What is to be transcribed is the run of lines opening with the one that has "in imported if" and closing with the one that has "return float(np.interp(z, (BREAK_Z, NECK_Z), (FRONT_Y, NECK_Y)))", and only that run, exactly.

Entries shown:
========================
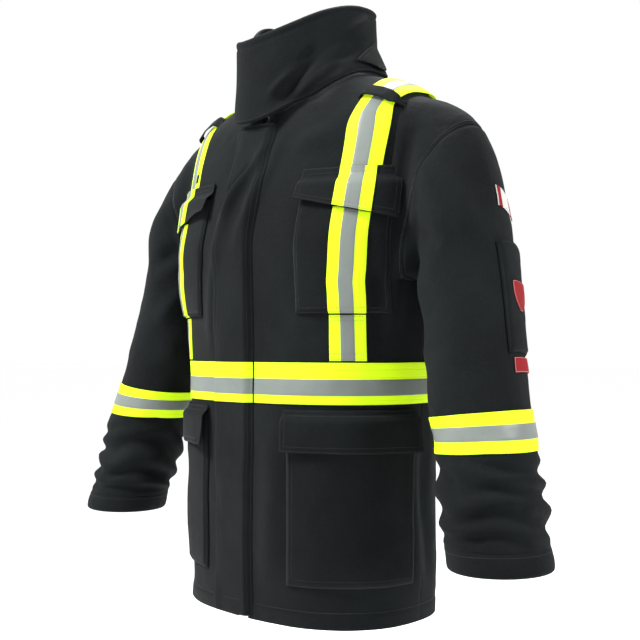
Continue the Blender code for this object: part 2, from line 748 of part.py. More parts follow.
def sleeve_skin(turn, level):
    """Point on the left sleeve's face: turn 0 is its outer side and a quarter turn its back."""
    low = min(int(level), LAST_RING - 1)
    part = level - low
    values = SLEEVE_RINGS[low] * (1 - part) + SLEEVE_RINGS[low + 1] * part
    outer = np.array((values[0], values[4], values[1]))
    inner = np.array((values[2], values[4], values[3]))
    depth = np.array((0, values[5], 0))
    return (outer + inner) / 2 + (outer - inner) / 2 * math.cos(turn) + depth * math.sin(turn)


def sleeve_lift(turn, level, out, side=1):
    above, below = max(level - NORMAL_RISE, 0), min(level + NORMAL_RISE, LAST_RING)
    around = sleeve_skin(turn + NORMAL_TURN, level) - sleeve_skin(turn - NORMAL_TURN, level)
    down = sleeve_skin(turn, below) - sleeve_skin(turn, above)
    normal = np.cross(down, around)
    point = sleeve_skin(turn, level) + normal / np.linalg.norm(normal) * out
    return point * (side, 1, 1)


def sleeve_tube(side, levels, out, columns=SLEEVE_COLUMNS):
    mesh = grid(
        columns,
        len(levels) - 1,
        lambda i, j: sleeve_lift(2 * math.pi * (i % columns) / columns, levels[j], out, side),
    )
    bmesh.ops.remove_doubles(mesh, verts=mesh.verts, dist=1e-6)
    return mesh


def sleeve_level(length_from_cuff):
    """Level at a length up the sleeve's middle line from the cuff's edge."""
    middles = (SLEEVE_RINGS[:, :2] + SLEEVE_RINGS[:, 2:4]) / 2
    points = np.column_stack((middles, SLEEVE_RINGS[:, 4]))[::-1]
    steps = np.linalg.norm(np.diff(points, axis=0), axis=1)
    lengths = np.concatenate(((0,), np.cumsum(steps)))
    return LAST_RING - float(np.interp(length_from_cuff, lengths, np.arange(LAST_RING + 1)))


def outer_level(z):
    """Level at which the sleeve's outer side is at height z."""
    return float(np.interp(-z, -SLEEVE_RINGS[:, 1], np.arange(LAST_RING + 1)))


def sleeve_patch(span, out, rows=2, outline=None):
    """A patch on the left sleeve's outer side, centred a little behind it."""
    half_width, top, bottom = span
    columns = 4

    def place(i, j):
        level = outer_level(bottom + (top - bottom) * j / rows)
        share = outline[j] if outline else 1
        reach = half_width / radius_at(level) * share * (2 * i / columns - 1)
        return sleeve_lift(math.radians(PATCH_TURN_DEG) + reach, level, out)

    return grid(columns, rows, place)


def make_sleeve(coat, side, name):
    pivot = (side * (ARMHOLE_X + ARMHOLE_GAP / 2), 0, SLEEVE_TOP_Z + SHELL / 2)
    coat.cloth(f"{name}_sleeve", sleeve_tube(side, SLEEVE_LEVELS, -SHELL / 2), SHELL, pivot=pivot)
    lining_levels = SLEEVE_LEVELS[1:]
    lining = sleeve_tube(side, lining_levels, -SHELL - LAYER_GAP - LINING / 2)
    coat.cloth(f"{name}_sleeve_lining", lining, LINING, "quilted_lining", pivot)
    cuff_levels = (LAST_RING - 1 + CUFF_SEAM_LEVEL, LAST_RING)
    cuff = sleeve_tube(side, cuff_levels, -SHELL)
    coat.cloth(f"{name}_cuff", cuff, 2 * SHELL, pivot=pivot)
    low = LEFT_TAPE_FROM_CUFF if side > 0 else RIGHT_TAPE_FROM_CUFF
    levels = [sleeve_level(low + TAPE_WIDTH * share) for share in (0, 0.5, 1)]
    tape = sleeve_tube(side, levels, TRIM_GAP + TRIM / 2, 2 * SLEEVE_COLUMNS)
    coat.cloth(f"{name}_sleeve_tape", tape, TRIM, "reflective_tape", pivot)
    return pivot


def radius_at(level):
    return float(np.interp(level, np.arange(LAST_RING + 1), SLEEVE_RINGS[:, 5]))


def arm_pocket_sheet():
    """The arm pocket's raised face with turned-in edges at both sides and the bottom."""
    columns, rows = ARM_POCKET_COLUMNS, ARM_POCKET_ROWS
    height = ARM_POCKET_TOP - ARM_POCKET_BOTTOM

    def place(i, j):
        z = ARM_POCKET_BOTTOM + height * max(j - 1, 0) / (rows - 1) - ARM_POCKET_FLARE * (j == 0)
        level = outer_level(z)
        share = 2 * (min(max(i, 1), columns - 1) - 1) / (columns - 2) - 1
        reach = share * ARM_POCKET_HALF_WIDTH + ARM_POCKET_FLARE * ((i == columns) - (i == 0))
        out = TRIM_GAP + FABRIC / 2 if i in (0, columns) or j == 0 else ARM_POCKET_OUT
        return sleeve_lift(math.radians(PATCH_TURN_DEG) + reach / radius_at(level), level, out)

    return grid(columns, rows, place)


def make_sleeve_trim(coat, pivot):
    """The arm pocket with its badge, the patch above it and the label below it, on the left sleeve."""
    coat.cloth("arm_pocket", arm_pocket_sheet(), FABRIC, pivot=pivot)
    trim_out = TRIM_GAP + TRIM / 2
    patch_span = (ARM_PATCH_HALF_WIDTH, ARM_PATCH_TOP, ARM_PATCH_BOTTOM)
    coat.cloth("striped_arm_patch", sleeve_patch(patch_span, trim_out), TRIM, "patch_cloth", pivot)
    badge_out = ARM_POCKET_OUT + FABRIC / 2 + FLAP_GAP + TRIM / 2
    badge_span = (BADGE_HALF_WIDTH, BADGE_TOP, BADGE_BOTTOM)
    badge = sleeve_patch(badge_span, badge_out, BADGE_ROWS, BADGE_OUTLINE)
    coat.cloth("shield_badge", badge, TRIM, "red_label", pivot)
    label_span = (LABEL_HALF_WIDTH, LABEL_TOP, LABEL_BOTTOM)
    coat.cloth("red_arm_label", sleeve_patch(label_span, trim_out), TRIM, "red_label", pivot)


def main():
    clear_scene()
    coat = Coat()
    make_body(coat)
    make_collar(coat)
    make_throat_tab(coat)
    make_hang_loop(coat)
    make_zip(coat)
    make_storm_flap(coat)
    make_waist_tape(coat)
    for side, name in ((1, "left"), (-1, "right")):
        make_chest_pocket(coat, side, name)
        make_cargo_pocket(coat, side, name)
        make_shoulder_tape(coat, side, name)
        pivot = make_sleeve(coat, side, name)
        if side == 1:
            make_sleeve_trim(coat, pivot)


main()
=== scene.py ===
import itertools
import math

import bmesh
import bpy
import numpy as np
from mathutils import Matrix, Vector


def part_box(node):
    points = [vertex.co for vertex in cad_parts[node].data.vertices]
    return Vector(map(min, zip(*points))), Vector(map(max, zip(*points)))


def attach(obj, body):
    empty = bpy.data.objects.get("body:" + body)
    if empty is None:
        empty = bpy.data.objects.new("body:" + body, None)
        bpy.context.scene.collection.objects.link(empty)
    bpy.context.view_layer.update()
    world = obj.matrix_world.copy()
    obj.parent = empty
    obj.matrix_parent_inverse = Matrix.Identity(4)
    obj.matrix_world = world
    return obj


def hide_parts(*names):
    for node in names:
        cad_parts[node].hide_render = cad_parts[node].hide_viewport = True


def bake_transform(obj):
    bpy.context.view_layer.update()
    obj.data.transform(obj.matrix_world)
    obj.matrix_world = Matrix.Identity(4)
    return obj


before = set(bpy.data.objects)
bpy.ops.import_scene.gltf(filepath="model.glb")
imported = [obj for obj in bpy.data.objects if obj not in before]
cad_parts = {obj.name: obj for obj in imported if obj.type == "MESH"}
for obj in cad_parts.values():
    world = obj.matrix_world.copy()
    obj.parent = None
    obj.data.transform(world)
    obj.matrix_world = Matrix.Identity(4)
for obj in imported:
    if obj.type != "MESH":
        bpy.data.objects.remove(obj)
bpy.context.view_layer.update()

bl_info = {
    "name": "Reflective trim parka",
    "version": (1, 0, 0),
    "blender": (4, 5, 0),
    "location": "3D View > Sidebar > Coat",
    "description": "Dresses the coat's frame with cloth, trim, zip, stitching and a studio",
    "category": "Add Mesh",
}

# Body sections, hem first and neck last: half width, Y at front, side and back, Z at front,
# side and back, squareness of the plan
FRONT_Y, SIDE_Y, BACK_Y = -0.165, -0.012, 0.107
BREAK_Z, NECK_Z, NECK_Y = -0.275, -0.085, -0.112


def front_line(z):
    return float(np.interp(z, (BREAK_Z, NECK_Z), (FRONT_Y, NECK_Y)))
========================
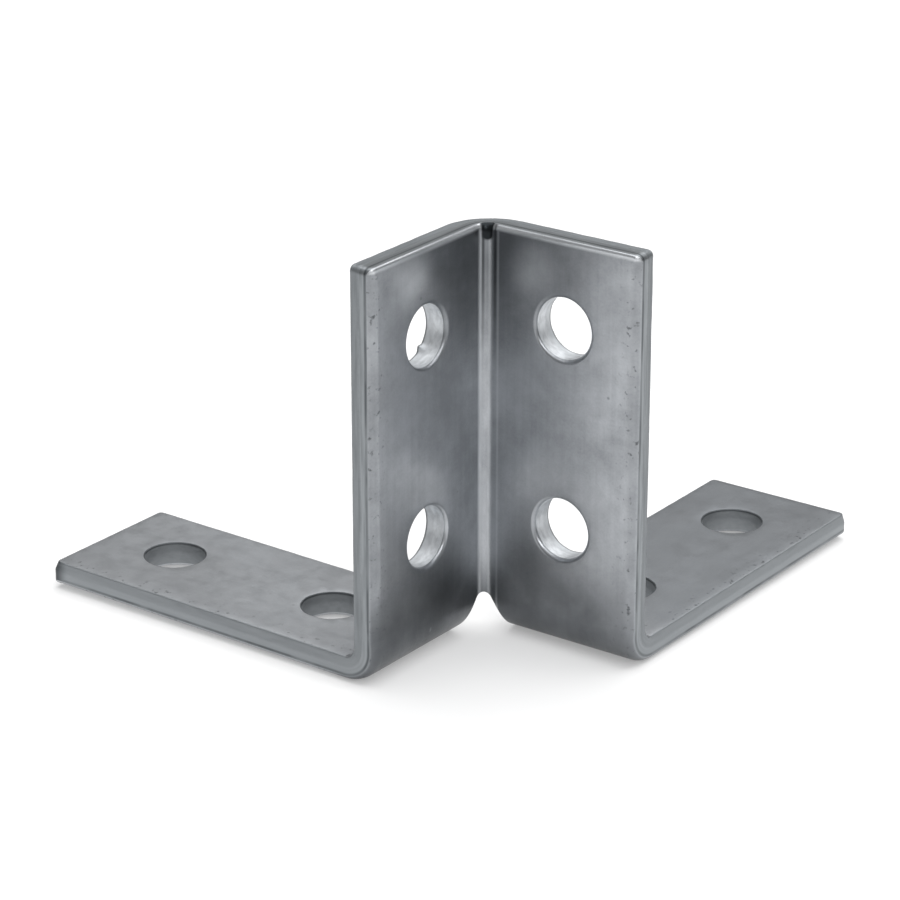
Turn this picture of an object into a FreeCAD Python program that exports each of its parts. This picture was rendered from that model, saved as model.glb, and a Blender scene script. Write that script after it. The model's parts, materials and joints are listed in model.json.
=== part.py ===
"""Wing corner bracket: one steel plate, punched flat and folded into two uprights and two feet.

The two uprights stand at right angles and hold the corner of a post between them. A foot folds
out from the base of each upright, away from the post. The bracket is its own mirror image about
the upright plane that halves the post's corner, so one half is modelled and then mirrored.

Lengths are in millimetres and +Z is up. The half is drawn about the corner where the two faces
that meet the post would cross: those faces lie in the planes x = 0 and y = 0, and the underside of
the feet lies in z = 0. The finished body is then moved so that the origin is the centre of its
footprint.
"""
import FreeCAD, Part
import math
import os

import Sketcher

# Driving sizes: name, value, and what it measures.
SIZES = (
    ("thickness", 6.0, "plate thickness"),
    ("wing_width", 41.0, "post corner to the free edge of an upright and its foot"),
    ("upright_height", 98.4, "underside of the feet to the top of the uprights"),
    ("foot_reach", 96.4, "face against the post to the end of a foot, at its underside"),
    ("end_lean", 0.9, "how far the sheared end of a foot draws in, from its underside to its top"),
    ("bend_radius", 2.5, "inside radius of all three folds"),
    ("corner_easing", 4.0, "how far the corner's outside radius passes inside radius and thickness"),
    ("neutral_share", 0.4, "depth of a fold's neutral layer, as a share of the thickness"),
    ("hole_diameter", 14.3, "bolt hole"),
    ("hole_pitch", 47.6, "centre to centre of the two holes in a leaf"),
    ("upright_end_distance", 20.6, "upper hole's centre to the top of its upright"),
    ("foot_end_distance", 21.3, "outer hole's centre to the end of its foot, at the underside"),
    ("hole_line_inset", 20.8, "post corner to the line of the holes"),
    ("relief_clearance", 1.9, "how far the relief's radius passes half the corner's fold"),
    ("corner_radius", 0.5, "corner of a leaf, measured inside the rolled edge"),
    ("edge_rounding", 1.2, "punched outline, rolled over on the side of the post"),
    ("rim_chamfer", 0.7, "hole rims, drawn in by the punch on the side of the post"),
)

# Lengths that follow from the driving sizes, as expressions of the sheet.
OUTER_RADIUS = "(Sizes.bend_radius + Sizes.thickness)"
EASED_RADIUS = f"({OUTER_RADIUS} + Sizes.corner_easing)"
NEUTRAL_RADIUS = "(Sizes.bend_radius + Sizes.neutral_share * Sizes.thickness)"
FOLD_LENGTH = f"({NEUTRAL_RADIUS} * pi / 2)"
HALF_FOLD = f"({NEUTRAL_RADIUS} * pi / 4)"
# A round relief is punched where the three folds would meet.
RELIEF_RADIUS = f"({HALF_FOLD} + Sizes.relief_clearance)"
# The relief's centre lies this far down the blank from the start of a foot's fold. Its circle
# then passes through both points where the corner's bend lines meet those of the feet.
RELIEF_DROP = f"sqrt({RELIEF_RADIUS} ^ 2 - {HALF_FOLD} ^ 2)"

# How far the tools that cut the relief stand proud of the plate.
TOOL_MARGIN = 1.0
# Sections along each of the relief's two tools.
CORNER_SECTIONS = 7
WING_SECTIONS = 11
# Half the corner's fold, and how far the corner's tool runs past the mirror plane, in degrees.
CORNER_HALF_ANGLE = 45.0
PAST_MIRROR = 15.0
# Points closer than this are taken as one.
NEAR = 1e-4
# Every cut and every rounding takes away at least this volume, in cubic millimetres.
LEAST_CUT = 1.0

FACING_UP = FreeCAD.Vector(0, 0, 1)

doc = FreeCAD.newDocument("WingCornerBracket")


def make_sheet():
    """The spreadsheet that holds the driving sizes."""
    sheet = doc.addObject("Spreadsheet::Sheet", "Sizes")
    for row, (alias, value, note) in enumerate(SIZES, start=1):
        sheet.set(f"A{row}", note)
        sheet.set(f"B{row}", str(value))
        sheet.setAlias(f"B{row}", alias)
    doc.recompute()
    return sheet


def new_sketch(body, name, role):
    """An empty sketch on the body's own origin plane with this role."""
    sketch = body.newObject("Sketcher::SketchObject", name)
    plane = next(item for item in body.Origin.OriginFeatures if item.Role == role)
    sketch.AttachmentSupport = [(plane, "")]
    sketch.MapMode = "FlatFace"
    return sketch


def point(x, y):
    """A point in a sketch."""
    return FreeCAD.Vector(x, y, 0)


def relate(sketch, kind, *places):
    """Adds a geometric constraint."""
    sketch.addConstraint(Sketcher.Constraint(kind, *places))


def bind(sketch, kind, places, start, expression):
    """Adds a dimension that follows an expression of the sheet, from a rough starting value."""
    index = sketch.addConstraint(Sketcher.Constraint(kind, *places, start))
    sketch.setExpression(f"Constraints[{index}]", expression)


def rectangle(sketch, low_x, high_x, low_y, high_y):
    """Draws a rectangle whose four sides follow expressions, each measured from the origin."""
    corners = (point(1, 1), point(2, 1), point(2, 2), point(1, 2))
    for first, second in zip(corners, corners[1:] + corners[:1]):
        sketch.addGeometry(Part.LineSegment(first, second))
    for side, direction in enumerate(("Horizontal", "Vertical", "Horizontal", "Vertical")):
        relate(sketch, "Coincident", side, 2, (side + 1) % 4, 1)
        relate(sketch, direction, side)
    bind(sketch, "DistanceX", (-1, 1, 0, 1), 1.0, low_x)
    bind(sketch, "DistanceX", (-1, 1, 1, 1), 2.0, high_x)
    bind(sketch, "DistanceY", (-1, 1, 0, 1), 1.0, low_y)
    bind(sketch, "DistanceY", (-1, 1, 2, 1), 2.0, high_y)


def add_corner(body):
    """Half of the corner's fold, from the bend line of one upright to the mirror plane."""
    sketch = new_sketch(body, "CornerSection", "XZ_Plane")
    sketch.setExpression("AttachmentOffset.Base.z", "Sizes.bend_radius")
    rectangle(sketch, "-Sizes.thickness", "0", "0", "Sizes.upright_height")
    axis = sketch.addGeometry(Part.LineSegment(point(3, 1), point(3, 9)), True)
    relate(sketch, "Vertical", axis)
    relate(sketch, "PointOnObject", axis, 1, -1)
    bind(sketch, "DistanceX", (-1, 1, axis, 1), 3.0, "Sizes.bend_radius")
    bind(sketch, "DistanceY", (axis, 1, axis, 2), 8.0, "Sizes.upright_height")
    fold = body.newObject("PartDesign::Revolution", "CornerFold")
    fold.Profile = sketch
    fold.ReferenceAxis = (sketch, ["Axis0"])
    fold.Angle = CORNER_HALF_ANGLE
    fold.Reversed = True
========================
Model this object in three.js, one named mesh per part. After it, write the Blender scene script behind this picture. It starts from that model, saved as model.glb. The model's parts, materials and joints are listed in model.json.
========================
Answer to this task:
cad_parts = {obj.name: obj for obj in imported if obj.type == "MESH"}
for obj in cad_parts.values():
    world = obj.matrix_world.copy()
    obj.parent = None
    obj.data.transform(world)
    obj.matrix_world = Matrix.Identity(4)
for obj in imported:
    if obj.type != "MESH":
        bpy.data.objects.remove(obj)
bpy.context.view_layer.update()

bl_info = {
    "name": "Reflective trim parka",
    "version": (1, 0, 0),
    "blender": (4, 5, 0),
    "location": "3D View > Sidebar > Coat",
    "description": "Dresses the coat's frame with cloth, trim, zip, stitching and a studio",
    "category": "Add Mesh",
}

# Body sections, hem first and neck last: half width, Y at front, side and back, Z at front,
# side and back, squareness of the plan
FRONT_Y, SIDE_Y, BACK_Y = -0.165, -0.012, 0.107
BREAK_Z, NECK_Z, NECK_Y = -0.275, -0.085, -0.112


def front_line(z):
    return float(np.interp(z, (BREAK_Z, NECK_Z), (FRONT_Y, NECK_Y)))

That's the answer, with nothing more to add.